** Stated problem **
Reproduce each record exactly.

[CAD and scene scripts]
• • • • •
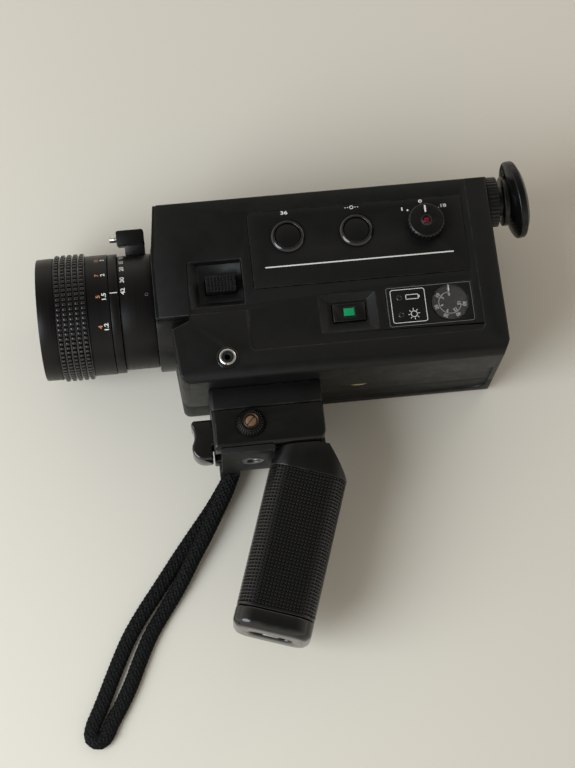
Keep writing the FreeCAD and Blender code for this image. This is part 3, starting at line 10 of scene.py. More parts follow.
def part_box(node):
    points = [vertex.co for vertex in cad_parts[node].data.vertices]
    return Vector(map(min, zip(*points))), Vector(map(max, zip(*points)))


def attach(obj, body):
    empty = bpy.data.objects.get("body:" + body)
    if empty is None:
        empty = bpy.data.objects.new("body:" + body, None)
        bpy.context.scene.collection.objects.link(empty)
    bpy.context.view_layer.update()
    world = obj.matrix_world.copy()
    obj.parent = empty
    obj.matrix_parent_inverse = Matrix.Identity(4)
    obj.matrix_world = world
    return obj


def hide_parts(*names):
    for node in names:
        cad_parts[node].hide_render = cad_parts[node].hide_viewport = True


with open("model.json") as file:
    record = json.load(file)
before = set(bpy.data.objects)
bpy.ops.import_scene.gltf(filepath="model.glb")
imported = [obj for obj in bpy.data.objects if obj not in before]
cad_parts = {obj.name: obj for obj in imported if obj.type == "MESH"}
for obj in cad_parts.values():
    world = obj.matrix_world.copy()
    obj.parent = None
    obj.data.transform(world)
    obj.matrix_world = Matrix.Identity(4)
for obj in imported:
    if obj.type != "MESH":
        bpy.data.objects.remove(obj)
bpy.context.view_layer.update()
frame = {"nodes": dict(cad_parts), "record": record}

bl_info = {
    "name": "Movie Camera",
    "version": (1, 0, 0),
    "blender": (4, 5, 0),
    "location": "3D View > Sidebar > Movie Camera",
    "description": "Finishes, knurls, lettering, glass and strap of a hand-held movie camera",
    "category": "Object",
}

MM = 0.001
PRINT_RISE = 0.03        # height of printed marks above their plate, in millimetres


# Where things are, read from the frame

def middle(node):
    low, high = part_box(node)
    return (low + high) / 2


def top(node):
    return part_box(node)[1].z


LENS_AXIS = middle("lens_barrel")
NEAR_FACE = top("indicator_plate")
PLATE_FACE = top("control_plate")


# Properties

class MovieCameraStage(bpy.types.PropertyGroup):
    floor_colour: FloatVectorProperty(
        name="Floor", description="Colour of the table top", subtype="COLOR",
        default=(0.70, 0.655, 0.575))
    window_power: FloatProperty(
        name="Window", description="Power of the large soft light at the lens side",
        subtype="POWER", default=11.0)
    fill_power: FloatProperty(
        name="Fill", description="Power of the small light at the eyepiece side",
        subtype="POWER", default=0.6)
    ceiling_level: FloatProperty(
        name="Ceiling", description="Light level of the room straight above", default=0.15)
    wall_level: FloatProperty(
        name="Walls", description="Light level of the room at the horizon", default=1.2)


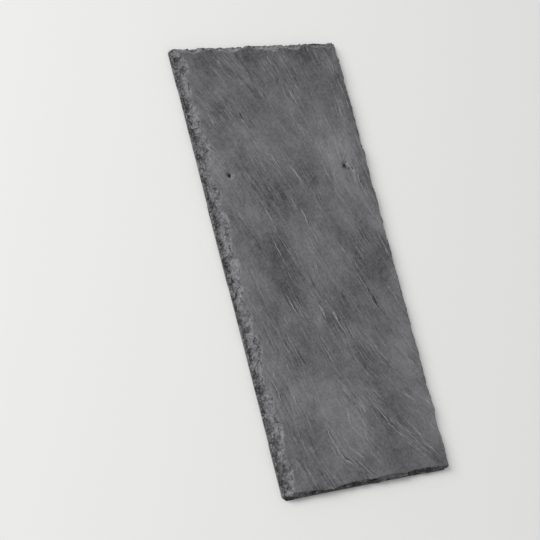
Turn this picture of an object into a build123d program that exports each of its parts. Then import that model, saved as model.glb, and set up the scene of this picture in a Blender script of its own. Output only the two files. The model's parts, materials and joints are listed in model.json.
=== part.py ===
• • • • •
** Output below **
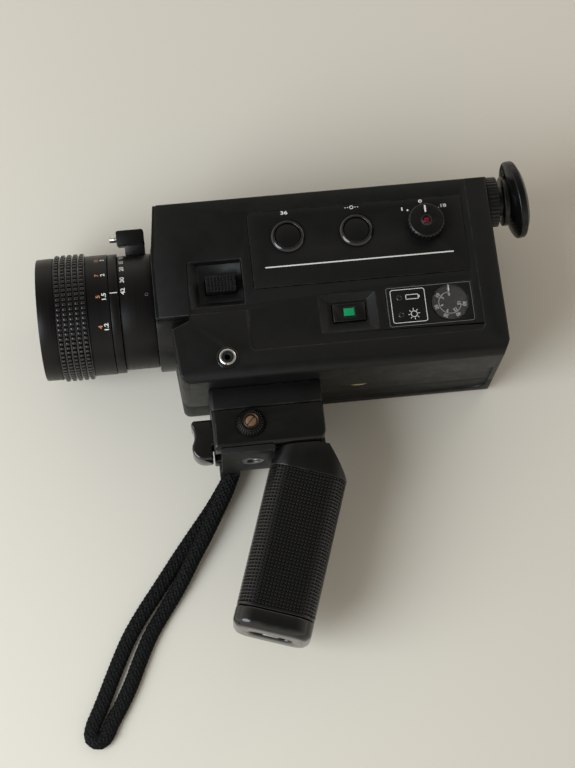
Keep writing the FreeCAD and Blender code for this image. This is part 3, starting at line 10 of scene.py. More parts follow.
def part_box(node):
    points = [vertex.co for vertex in cad_parts[node].data.vertices]
    return Vector(map(min, zip(*points))), Vector(map(max, zip(*points)))


def attach(obj, body):
    empty = bpy.data.objects.get("body:" + body)
    if empty is None:
        empty = bpy.data.objects.new("body:" + body, None)
        bpy.context.scene.collection.objects.link(empty)
    bpy.context.view_layer.update()
    world = obj.matrix_world.copy()
    obj.parent = empty
    obj.matrix_parent_inverse = Matrix.Identity(4)
    obj.matrix_world = world
    return obj


def hide_parts(*names):
    for node in names:
        cad_parts[node].hide_render = cad_parts[node].hide_viewport = True


with open("model.json") as file:
    record = json.load(file)
before = set(bpy.data.objects)
bpy.ops.import_scene.gltf(filepath="model.glb")
imported = [obj for obj in bpy.data.objects if obj not in before]
cad_parts = {obj.name: obj for obj in imported if obj.type == "MESH"}
for obj in cad_parts.values():
    world = obj.matrix_world.copy()
    obj.parent = None
    obj.data.transform(world)
    obj.matrix_world = Matrix.Identity(4)
for obj in imported:
    if obj.type != "MESH":
        bpy.data.objects.remove(obj)
bpy.context.view_layer.update()
frame = {"nodes": dict(cad_parts), "record": record}

bl_info = {
    "name": "Movie Camera",
    "version": (1, 0, 0),
    "blender": (4, 5, 0),
    "location": "3D View > Sidebar > Movie Camera",
    "description": "Finishes, knurls, lettering, glass and strap of a hand-held movie camera",
    "category": "Object",
}

MM = 0.001
PRINT_RISE = 0.03        # height of printed marks above their plate, in millimetres


# Where things are, read from the frame

def middle(node):
    low, high = part_box(node)
    return (low + high) / 2


def top(node):
    return part_box(node)[1].z


LENS_AXIS = middle("lens_barrel")
NEAR_FACE = top("indicator_plate")
PLATE_FACE = top("control_plate")


# Properties

class MovieCameraStage(bpy.types.PropertyGroup):
    floor_colour: FloatVectorProperty(
        name="Floor", description="Colour of the table top", subtype="COLOR",
        default=(0.70, 0.655, 0.575))
    window_power: FloatProperty(
        name="Window", description="Power of the large soft light at the lens side",
        subtype="POWER", default=11.0)
    fill_power: FloatProperty(
        name="Fill", description="Power of the small light at the eyepiece side",
        subtype="POWER", default=0.6)
    ceiling_level: FloatProperty(
        name="Ceiling", description="Light level of the room straight above", default=0.15)
    wall_level: FloatProperty(
        name="Walls", description="Light level of the room at the horizon", default=1.2)


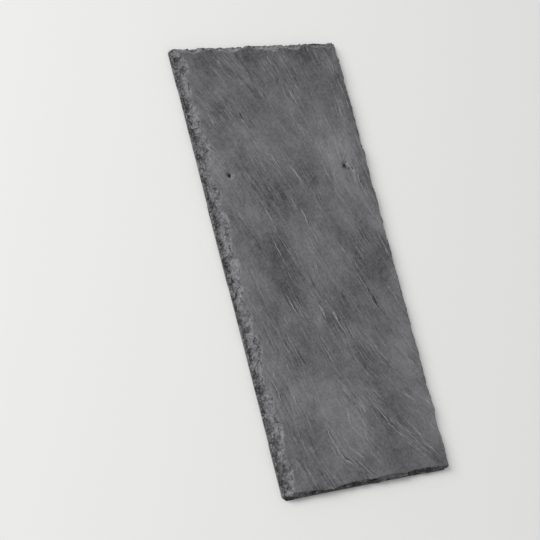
Turn this picture of an object into a build123d program that exports each of its parts. Then import that model, saved as model.glb, and set up the scene of this picture in a Blender script of its own. Output only the two files. The model's parts, materials and joints are listed in model.json.
=== part.py ===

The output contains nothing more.